Many years ago I contracted mono from a boyfriend. It was not any mono but a super bug version of mono which put me in the hospital for an extended stay and caused jaundice to my liver. This was way before I stared Tupelo Honey Teas but if you read my bio, was not too early in my life to use herbal remedies to help with ailments.
Insert Milk Thistle and Dandelion Root Teas.
I went on a round robin drinking regimen of Roasted Dandelion Root, Milk Thistle (in tea form) and water. What the doctor told me would take months of recovery took a mere 1 month. My liver enzymes went from being through the roof to normal in 30 days. He was amazed and asked what I did. I told him about the tea and my increased raw vegetable diet. I think his jaw hit the floor.
Each year as I see people walking around with chemical kegs strapped to their backs, spraying these beloved flowers, I want to stop the car and beat some sense into them. Not only are the chemicals bad for our land but even when used in non-food areas, they are finding their way into our food system. Plus, who would want to kill a super food like Dandelions?
Dandelion stems from an Middle English term Dent de Lioun which literally means Tooth of the Lion because of the jagged leaves. This “weed” has been used for centuries for its noble properties, such as its high concentration of Vitamins A, B, C and D. It is also high in Iron, Calcium and Potassium. The Flowers have been picked and made into wine. The leaves are often picked and added to salads raw or are stir fried in garlic and olive oil. But the roots are why this blog post is being written. The roots when roasted, make a delicious tea. The tea is a diuretic but because of the Potassium content, it is one of the best diuretics as it doesn’t deplete one’s Potassium. It also is a blood purifier and as such helps clean out the liver so it can do it’s job better.
The other day when prepping my garden for spring, I started pulling out the Dandelions which have already begun to set foot in my yard. They can be tricky suckers to pull out as they have a tap root, which means it is long and narrow. It burrows down deep and holds on for dear life. Survival of the fittest! I posted onto my personal Facebook page about how wonderful this little “weed” plant is and I got back a number of request for how to make tea from your back yard bounty. Here is my account:
First, dig them out as whole as you can. This is tough and where you will get a wonderful bicep and other muscles you didn’t know you had work out.
Second, rinse them clean.
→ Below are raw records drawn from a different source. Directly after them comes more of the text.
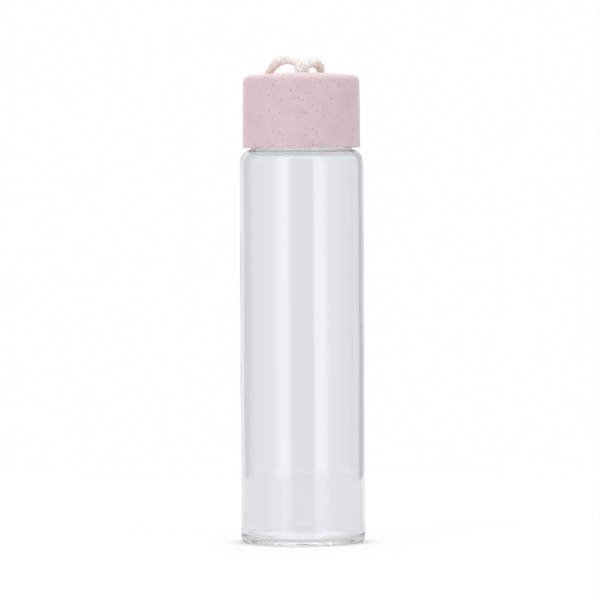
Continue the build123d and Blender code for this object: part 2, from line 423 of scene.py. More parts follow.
def speckled_plastic(look):
    """Matt moulded plastic with plant fibre in it and faint sinks over the ribs inside."""
    material, shader = new_material("speckled_plastic")
    place = shader.place()
    ground = tuple(look.colour)
    darker = toned(ground, (0.90, 0.87, 0.88))
    lighter = toned(ground, (1.07, 1.10, 1.09))
    clouds = shader.noise(place, 9 * MM, 4, 0.6)
    mottle = shader.noise(place, 1.3 * MM, 3, 0.65)
    colour = shader.mix(clouds.rise(0.32, 0.70) * 0.6, ground, darker)
    colour = shader.mix(mottle.rise(0.50, 0.78) * 0.5, colour, lighter)

    warp = shader.noise(place, 0.55 * MM, 2) * 0.5

    def specks(size, radius, share, **placing):
        """Mask of small grains, one in the share of cells, with uneven outlines and strength."""
        point = shader.place(**placing)
        near = shader.cells(point, size, "Distance") + (warp - 0.25) * 0.10
        lots = shader.cells(point, size, "Color")
        chance = shader.add("ShaderNodeSeparateColor", {}, [lots], 0)
        strength = shader.add("ShaderNodeSeparateColor", {}, [lots], 1)
        spot = 1 - near.rise(radius * 0.35, radius)
        return spot * (1 - chance.rise(share - 0.01, share + 0.01)) * (0.35 + strength * 0.65)

    grains = specks(1.8 * MM, 0.34, look.speck_share)
    dust = specks(
        1.0 * MM, 0.30, look.speck_share * 0.8, turn=(0.3, 0.5, 0.1), shift=(0.02, 0, 0)
    )
    fibres = specks(
        3.0 * MM, 0.13, 0.16, stretch=(1, 1, 0.36), turn=(0.5, 0.9, 0.2), shift=(0, 0.03, 0)
    )
    dashes = specks(
        3.2 * MM, 0.12, 0.15, stretch=(0.36, 0.36, 1), turn=(0.2, -0.6, 0.4), shift=(0, 0, 0.05)
    )
    for mask, strength in ((dust, 0.40), (grains, 0.72), (fibres, 0.55), (dashes, 0.55)):
        colour = shader.mix(mask * strength, colour, tuple(look.speck_colour))

    angle = shader.split(place, "Y").maths("ARCTAN2", shader.split(place, "X"))
    height = shader.split(place, "Z")
    sinks = (angle * LID_RIBS).maths("COSINE") * 0.5 + 0.5
    sinks = sinks * height.rise(*RIBS_BEGIN) * (1 - height.rise(*RIBS_END))
    grain = shader.noise(place, 0.16 * MM, 3, 0.7)
    relief = grain * 0.02 + mottle * 0.012 - sinks * 0.012 - grains * 0.012
    shader.surface(
        {
            "Base Color": colour,
            "Roughness": 0.46 + mottle * 0.12,
            "IOR": 1.56,
            "Sheen Weight": 0.25,
            "Sheen Roughness": 0.4,
            "Normal": shader.bump(relief, 0.55, 1 * MM),
        }
    )
    return material


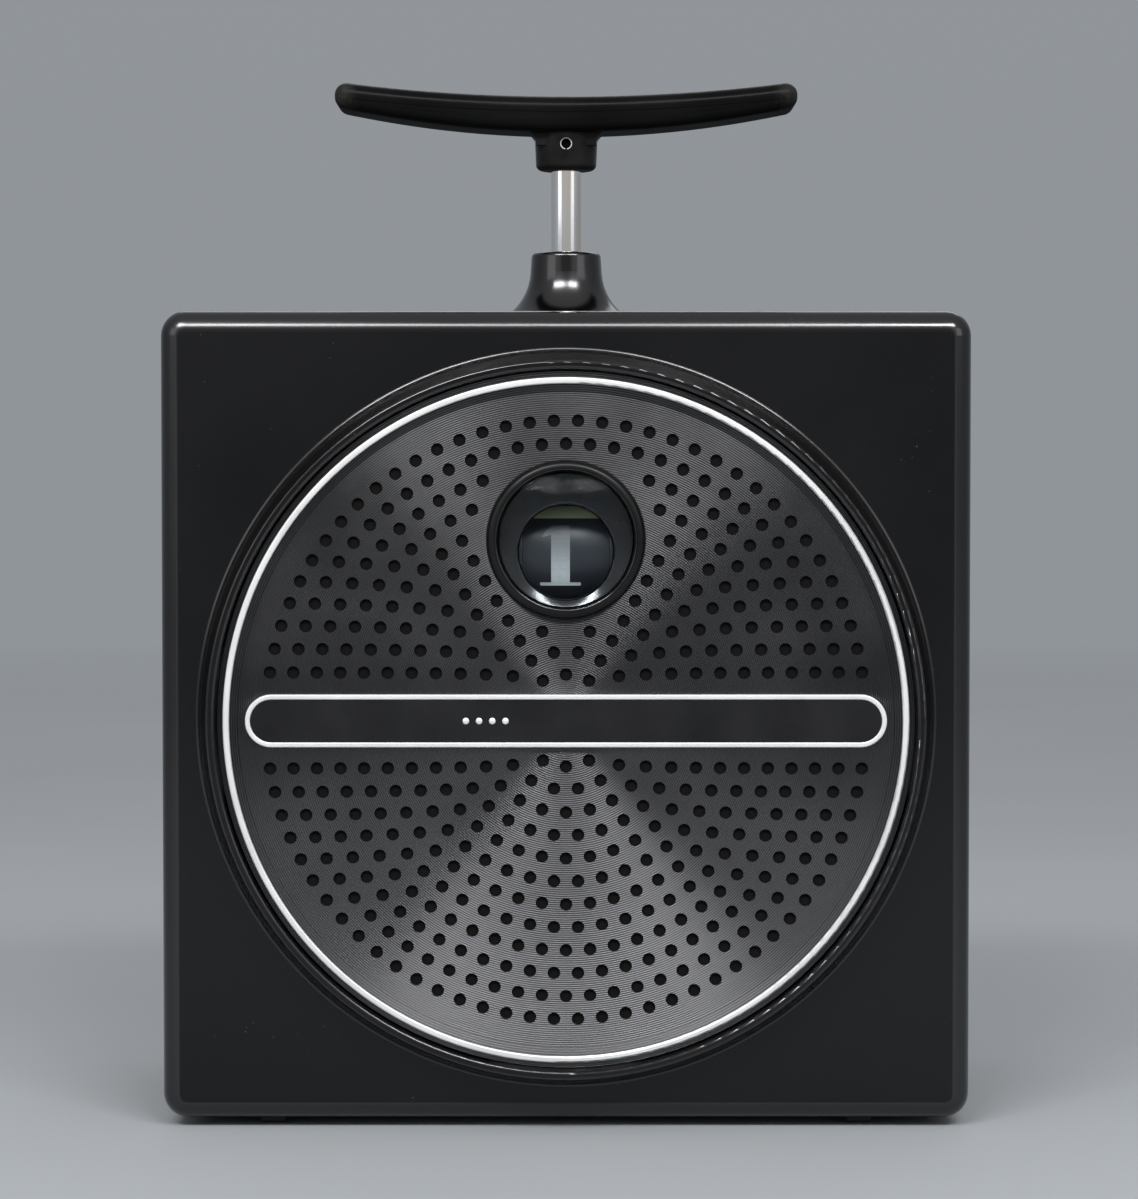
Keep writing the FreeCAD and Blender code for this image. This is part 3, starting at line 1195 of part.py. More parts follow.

This part is quite hard because the dirt really sticks in the root and the leaves.
Third, separate the leaves from the root. There is a weird middle part, where the flower will eventually emerge from. I cut that out so in the end my plant was cut into three parts; the leaves, the middle and the root.
Fourth, chop them into pieces and put them onto a baking pan.
Cut and Ready to Bake
Fifth, bake them at 200 degrees for an hour and then turn up the heat to 400 and roast them for about 20 minutes. Turn off your oven and leave them in until the oven cools down.
All Roasted and Ready to Steep
Sixth, take them out and they are ready to be made into tea.
During the baking process, the roots smell so sweet and delicious. After roasted, in tea form, they mimic coffee. This is due to the roasted nature of them. However, they do not have any caffeine. They do make you urinate quite often so it is not wise to take them before bed. As I learned the hard way, you pee A LOT! You can add some Chicory, which is also a tap root, to the mix and do a 50/50 blend and it will make it taste more like coffee. you can also choose to grind them or chop them smaller before roasting.
Healing Dandelion Root Tea!
I hope you all enjoy the Wonderful World of Dandelions this spring! And if you choose not to, please leave them to flower. They are some of the first food bees get in the spring.